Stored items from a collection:

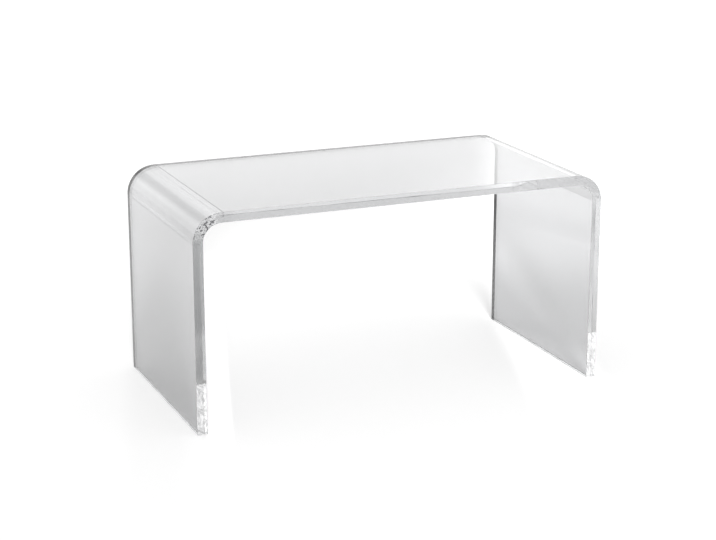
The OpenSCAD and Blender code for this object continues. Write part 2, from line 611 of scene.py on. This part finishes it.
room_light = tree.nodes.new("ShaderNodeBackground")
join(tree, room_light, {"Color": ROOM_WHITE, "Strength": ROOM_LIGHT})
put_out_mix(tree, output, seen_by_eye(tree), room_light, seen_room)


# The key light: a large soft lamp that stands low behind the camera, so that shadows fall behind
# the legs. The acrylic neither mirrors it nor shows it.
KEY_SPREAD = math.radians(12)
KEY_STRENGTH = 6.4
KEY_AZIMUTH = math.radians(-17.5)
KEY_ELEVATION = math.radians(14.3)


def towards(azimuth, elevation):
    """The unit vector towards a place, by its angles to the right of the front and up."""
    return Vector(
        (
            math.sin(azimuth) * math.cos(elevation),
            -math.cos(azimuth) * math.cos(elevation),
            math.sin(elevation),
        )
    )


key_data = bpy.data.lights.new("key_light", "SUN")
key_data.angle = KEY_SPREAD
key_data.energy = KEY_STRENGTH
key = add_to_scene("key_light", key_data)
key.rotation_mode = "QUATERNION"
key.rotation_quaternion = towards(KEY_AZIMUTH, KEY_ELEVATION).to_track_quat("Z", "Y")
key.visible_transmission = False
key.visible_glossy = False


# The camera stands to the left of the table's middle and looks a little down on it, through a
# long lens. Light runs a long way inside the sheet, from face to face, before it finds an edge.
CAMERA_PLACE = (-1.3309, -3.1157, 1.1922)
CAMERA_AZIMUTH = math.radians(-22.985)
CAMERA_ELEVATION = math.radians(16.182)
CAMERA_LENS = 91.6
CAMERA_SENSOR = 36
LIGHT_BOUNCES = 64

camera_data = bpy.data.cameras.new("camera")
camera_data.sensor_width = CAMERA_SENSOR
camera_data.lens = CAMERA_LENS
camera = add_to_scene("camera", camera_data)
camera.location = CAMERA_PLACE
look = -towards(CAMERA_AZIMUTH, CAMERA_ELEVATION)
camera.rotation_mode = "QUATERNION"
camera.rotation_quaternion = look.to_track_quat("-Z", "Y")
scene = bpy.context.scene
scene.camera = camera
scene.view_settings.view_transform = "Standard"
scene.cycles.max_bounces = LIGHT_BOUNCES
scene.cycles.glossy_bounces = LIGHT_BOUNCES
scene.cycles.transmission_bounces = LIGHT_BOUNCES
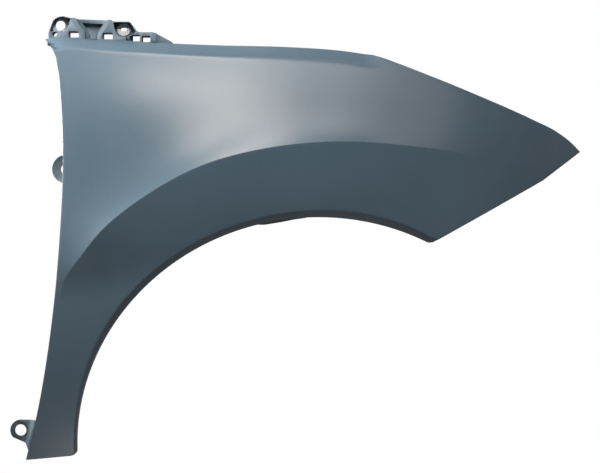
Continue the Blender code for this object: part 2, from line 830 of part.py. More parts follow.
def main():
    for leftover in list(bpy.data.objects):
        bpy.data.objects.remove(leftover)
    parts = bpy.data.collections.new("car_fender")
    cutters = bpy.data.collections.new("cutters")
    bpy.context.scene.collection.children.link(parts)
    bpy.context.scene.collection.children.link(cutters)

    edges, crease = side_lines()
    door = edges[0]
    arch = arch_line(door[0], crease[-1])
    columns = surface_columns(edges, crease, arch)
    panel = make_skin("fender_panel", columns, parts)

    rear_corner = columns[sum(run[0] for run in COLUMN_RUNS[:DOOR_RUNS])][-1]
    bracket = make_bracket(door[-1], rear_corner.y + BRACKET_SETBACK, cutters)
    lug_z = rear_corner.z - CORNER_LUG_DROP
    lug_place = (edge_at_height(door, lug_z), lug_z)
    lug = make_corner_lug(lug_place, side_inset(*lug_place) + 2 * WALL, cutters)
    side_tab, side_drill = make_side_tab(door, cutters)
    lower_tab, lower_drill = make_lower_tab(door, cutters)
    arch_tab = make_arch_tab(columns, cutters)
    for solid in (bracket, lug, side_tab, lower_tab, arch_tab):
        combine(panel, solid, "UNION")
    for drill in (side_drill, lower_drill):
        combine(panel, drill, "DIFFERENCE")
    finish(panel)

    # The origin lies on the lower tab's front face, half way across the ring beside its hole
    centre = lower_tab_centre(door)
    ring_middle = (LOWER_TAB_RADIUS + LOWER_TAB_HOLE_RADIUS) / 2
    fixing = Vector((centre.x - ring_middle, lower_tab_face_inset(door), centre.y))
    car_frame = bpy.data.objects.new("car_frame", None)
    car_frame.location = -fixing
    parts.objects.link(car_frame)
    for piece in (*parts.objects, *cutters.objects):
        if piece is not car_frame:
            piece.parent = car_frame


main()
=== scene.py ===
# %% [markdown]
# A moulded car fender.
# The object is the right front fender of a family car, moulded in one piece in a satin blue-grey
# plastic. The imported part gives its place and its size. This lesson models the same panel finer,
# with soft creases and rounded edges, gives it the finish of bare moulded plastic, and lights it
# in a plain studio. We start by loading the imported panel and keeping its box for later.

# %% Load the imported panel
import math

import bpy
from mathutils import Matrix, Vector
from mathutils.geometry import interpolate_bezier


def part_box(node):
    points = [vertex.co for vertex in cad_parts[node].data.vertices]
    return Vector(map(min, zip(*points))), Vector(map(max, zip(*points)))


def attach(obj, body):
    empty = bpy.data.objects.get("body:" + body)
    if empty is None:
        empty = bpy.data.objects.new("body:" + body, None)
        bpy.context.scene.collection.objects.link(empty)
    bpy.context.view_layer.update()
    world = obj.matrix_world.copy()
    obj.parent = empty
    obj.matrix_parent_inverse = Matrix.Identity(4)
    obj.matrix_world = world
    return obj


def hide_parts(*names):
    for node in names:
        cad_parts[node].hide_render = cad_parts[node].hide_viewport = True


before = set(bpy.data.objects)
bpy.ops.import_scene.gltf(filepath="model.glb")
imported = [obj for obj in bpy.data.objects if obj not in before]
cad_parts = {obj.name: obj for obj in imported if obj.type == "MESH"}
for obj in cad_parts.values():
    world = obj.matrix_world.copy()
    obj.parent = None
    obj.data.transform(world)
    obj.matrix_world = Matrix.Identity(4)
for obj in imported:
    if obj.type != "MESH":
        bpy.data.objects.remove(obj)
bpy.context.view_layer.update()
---
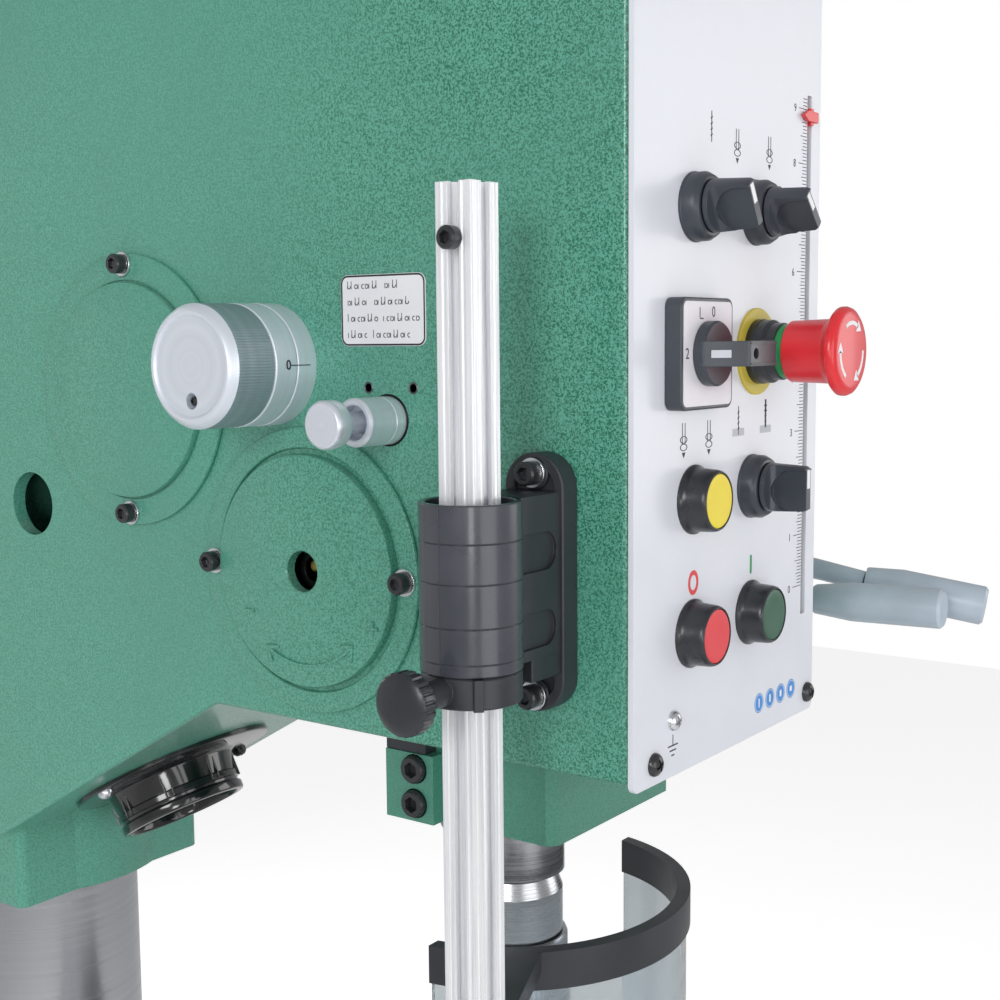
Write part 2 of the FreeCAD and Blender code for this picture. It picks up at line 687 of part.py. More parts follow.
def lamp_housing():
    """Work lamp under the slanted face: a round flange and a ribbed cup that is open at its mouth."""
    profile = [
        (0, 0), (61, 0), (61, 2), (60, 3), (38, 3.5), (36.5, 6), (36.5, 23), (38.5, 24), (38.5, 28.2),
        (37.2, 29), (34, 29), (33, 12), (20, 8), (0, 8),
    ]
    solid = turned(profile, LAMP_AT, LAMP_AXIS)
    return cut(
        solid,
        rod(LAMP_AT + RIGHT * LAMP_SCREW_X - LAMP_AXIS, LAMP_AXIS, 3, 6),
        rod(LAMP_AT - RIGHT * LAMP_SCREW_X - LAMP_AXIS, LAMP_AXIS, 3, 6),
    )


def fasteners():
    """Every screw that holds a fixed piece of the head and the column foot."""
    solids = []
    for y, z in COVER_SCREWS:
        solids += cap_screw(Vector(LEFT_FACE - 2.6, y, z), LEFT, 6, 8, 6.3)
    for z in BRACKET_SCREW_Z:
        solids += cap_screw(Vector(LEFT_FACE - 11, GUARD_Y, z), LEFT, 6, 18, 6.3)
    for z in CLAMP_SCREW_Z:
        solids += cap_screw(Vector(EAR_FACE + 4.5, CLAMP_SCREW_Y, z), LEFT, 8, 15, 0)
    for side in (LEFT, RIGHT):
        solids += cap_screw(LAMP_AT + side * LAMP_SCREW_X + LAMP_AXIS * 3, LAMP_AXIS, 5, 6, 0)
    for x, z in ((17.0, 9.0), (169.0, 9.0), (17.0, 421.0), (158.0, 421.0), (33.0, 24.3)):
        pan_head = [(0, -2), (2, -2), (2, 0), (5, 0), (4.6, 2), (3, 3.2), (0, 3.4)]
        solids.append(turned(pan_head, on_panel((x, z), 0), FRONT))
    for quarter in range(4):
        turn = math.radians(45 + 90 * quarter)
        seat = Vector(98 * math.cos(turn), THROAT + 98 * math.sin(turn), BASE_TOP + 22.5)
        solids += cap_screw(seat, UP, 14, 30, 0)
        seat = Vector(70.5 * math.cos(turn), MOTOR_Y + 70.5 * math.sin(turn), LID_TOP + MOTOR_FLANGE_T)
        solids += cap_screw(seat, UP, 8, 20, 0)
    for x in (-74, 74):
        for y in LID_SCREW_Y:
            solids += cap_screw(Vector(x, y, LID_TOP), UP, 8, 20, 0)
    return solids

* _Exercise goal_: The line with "# The origin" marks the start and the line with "imported = [obj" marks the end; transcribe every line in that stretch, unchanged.

* _Solution to this problem_:
    # The origin lies on the lower tab's front face, half way across the ring beside its hole
    centre = lower_tab_centre(door)
    ring_middle = (LOWER_TAB_RADIUS + LOWER_TAB_HOLE_RADIUS) / 2
    fixing = Vector((centre.x - ring_middle, lower_tab_face_inset(door), centre.y))
    car_frame = bpy.data.objects.new("car_frame", None)
    car_frame.location = -fixing
    parts.objects.link(car_frame)
    for piece in (*parts.objects, *cutters.objects):
        if piece is not car_frame:
            piece.parent = car_frame


main()
=== scene.py ===
# %% [markdown]
# A moulded car fender.
# The object is the right front fender of a family car, moulded in one piece in a satin blue-grey
# plastic. The imported part gives its place and its size. This lesson models the same panel finer,
# with soft creases and rounded edges, gives it the finish of bare moulded plastic, and lights it
# in a plain studio. We start by loading the imported panel and keeping its box for later.

# %% Load the imported panel
import math

import bpy
from mathutils import Matrix, Vector
from mathutils.geometry import interpolate_bezier


def part_box(node):
    points = [vertex.co for vertex in cad_parts[node].data.vertices]
    return Vector(map(min, zip(*points))), Vector(map(max, zip(*points)))


def attach(obj, body):
    empty = bpy.data.objects.get("body:" + body)
    if empty is None:
        empty = bpy.data.objects.new("body:" + body, None)
        bpy.context.scene.collection.objects.link(empty)
    bpy.context.view_layer.update()
    world = obj.matrix_world.copy()
    obj.parent = empty
    obj.matrix_parent_inverse = Matrix.Identity(4)
    obj.matrix_world = world
    return obj


def hide_parts(*names):
    for node in names:
        cad_parts[node].hide_render = cad_parts[node].hide_viewport = True


before = set(bpy.data.objects)
bpy.ops.import_scene.gltf(filepath="model.glb")
imported = [obj for obj in bpy.data.objects if obj not in before]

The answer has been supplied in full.